Many thanks to <@U01UBDC4E1L> and the Spotify team...
# announcements
Many thanks to @Guillaume Perchais and the Spotify team for publishing this wonderful blog about why they made the switch to Flyte: Why We Switched Our Data Orchestration Service Much appreciated and always a pleasure to work with you! Flyte Team
🔥 8
flyte 2 4
❤️ 14
We can't thank you enough for helping us in this journey ! 🙏
Very nice post thank you 🙇 I was wondering about that part “Uses Task as a first-class citizen, making it easy for engineers to share and reuse tasks/workflows.“, what exactly does that mean in your case? Can I write a python workflow and reference an already registered task for example?
Exactly @Stephen Before Flyte we shipped infrastructure related functionality through libraries. At our scale (20k+ wfs and 1000+ repos) libraries create a whole set of issues, especially related to maintenance and backwards compatibility. It's difficult for developers to keep up with all the libraries and (latest) versions, and it's also difficult for us, as Platform providers because we need to replicate functionality between languages (python/java) and our systems need to be backwards compatible on multiple versions (among others). With Flyte, we build common infrastructure functionality in tasks and/or launch plans and ship them to the users through references. Instead of shipping code in libraries, we ship a very thin reference to the project/task we published. This is sort of revolutionary for us. Our users repos shrank. Time spent on maintenance reduced and it's easier to keep everyone on the latest/greatest functionality. We don't need to worry about conflicts with pip/mvn/sbt, as long as the task works and the interface remains the same, our users can use it. Examples include, interacting with various metadata services, reading or pushing data to buckets/tables, configuring test run etc.
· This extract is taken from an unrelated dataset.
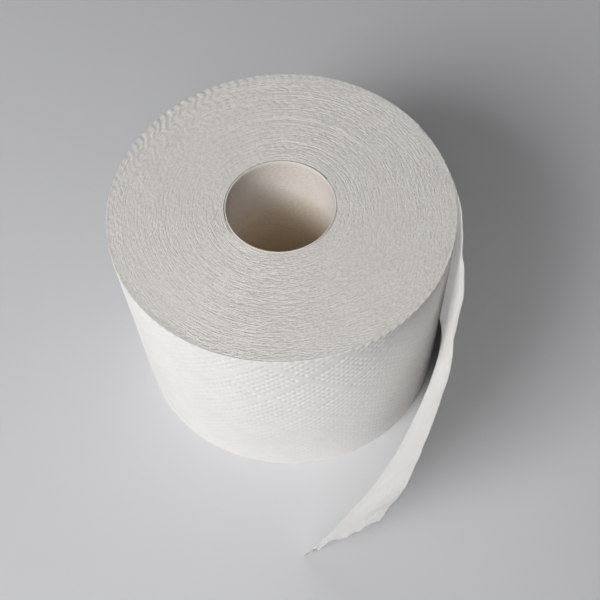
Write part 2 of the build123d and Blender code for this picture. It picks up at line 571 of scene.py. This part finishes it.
# Core: a tube wound from strips of board, with a faint joint that climbs round inside it
coreTube = {
    "columns": 240,
    "levels": 50,
    "rimRound": 0.12 * mm,
    "uneven": 0.06 * mm,
    "unevenWaves": [(2, -0.9, 1.0), (3, 0.4, 0.5)],  # waves in one turn, where they start, and their share
    "jointClimb": 74 * mm,  # height that the joint gains in one turn
    "smoothAngle": radians(50),
}


def boardTube(name):
    c = coreTube
    top = roll["height"]
    r = c["rimRound"]
    wall = roll["coreOutside"] - roll["coreInside"]
    insideRun = [(0.0, level) for level in np.linspace(r, top - r, c["levels"])]
    rimRun = [(r, top), (wall - r, top)]
    outsideRun = [(wall, top - r), (wall, r)]
    footRun = [(wall - r, 0.0), (r, 0.0), (0.0, r)]
    profile = np.array(insideRun + rimRun + outsideRun + footRun)
    piece, column, row = newGrid(name, c["columns"], len(profile) - 1)
    angle = tau * column / c["columns"]
    up = profile[row, 1]
    waves = sum(share * np.cos(count * angle + start) for count, start, share in c["unevenWaves"])
    uneven = c["uneven"] * waves / sum(share for count, start, share in c["unevenWaves"])
    radius = roll["coreInside"] + profile[row, 0] + uneven
    x, y = wrapRoll(angle, radius)
    setPlaces(piece, (x, y, up), angle * roll["coreInside"], up, 0 * up)
    closeUp(piece, c["smoothAngle"])
    return piece


core = boardTube("coreTube")
print("core made")

# Shader nodes
black = (0, 0, 0, 1)
noiseRoughness = 0.6
noiseMiddle = (0.35, 0.65)  # most of what a noise gives lies between these


def newMaterial(name):
    material = bpy.data.materials.new(name)
    material.use_nodes = True
    return material, material.node_tree, material.node_tree.nodes["Principled BSDF"]


def addNode(tree, kind, place, **values):
    node = tree.nodes.new(kind)
    node.location = place
    for name, value in values.items():
        node.inputs[name].default_value = value
    return node


def feed(tree, value, socket):
    # links what comes out of another node, or sets a plain value
    if hasattr(value, "links"):
        tree.links.new(value, socket)
    else:
        socket.default_value = value


def addAttribute(tree, place, name):
    node = addNode(tree, "ShaderNodeAttribute", place)
    node.attribute_name = name
    return node


def addNoise(tree, place, source, scale, detail):
    # soft noise on coordinates that are first scaled, so that it can be stretched
    beside = (place[0] + 200, place[1])
    spread = addNode(tree, "ShaderNodeVectorMath", place)
    spread.operation = "MULTIPLY"
    spread.inputs[1].default_value = scale
    noise = addNode(tree, "ShaderNodeTexNoise", beside, Scale=1.0, Detail=detail, Roughness=noiseRoughness)
    tree.links.new(source, spread.inputs[0])
    tree.links.new(spread.outputs[0], noise.inputs["Vector"])
    return noise.outputs["Fac"]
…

Thanks a lot @Babis Kiosidis for your very detailed answer! 🙇 It’s very cool to think about it that way, I have to admit that we were thinking on building libraries that our users could then use to perform tasks that are similar but it doesn’t really scale once you have thousands of repos and workflows. Have you already made a presentation about that on the OSS sync up already? I’d be very interested in learning more about that as it’s something that we’ll have to deal with soon-ish I guess
I can't remember if we discussed about this specific design in the OSS sync before. We could probably arrange something if we haven't already
so @Babis Kiosidis / @Guillaume Perchais I think we are trying to see if one of you is going to talk at an oss sync in April. cc @Stephen
❤️ 2
Also @Stephen sad that you do not know about this feature - Reference Tasks
We learned about it this morning actually when we tried to figure out how we could do that in the future.
Would be amazing to get some real-world insights into how you use reference tasks @Babis Kiosidis, lessons learnt, what to do/what not to do, etc
👍 2
is there a diagram depicting the relationship between docker, common infra/platform lib, user codes, and thin reference
still not clear how you handle infra/platform upgrade
ohh I understand the question now - but let me explain how the data flows - this doc should explain
for the reference code, you are right, we do not have a diagram
we should write one
thank you @Joseph Wang for the suggestion
I see a lot of interest in this Maybe, we can do a deep dive in one of the community calls as well
We don't have a diagram to share sorry. What we do is we ship a very thin library that has the references and uses the fetch to pull the latest version available during the branch build.
@Babis Kiosidis and gang lets work on a diagram
Sounds good, let me get back to you on that 👍
ohh man, thank you 🙂